Another great solution to weed removal will also be available to you if you decide to use Bokashi Organko. As mentioned previously, fermentation liquid is its side product. The latter is highly acidic and thus able to kill the weed. However, you have to be mindful to use it only during the dry periods because if the rain were to dilute it, it’d turn into fertilizer.
Organic gardening - Step #3: Pest Control
Pest control is a very tricky business when it comes to organic gardening. When considering insects, there are a lot of beneficial ones that you don’t want to scare away while getting rid of harmful ones.
Moreover, in case a garden is being assaulted by pests, this is normally an indication of other problems; are plants getting enough light, moisture, and nutrients?
Great protection against pests is a diversified garden. Having a wide range of plants helps a lot. Of course, choosing the right plants for your environment is also a key element in pest control and organic gardening as a whole.
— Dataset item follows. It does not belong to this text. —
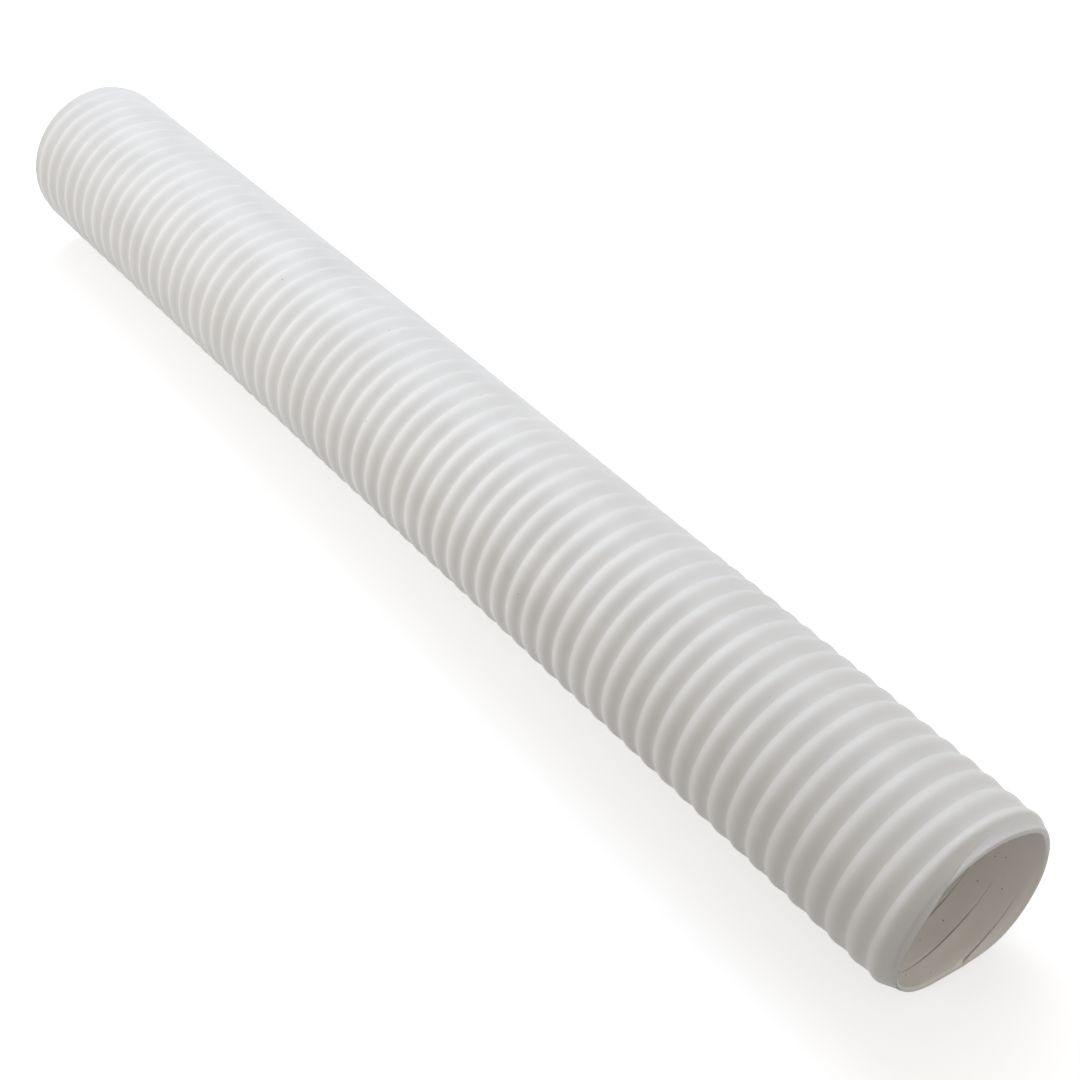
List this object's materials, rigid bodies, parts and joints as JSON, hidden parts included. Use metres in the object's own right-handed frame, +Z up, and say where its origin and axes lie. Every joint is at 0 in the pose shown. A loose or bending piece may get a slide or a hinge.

Furthermore, fostering natural predators (bats, frogs, toads, lizards, and birds) in your garden is a good thing. Moreover, beneficial insects, such as ladybugs, are your true friends when organic gardening is in question. You can buy ladybugs and have a small source of water and some plants with small blossoms to keep them around and attract other predatory insects. Using nets and row covers is also a way to protect your garden from pests.
Some organic ‘weapons’ against leaf-eaters include Bacillus thuringiensis, horticular oils, insecticidal soaps, garlic, or hot pepper sprays.
What Is Organic gardening - Parting Words
The above three steps are the core of organic gardening and thus the ones you should start implementing as soon as possible. You’ve got this!
We’d really like to express our gratitude for your efforts and commitment to living a sustainable lifestyle. By applying organic gardening, you play a crucial role and thus deserve to be praised. Thank you and keep up the good work!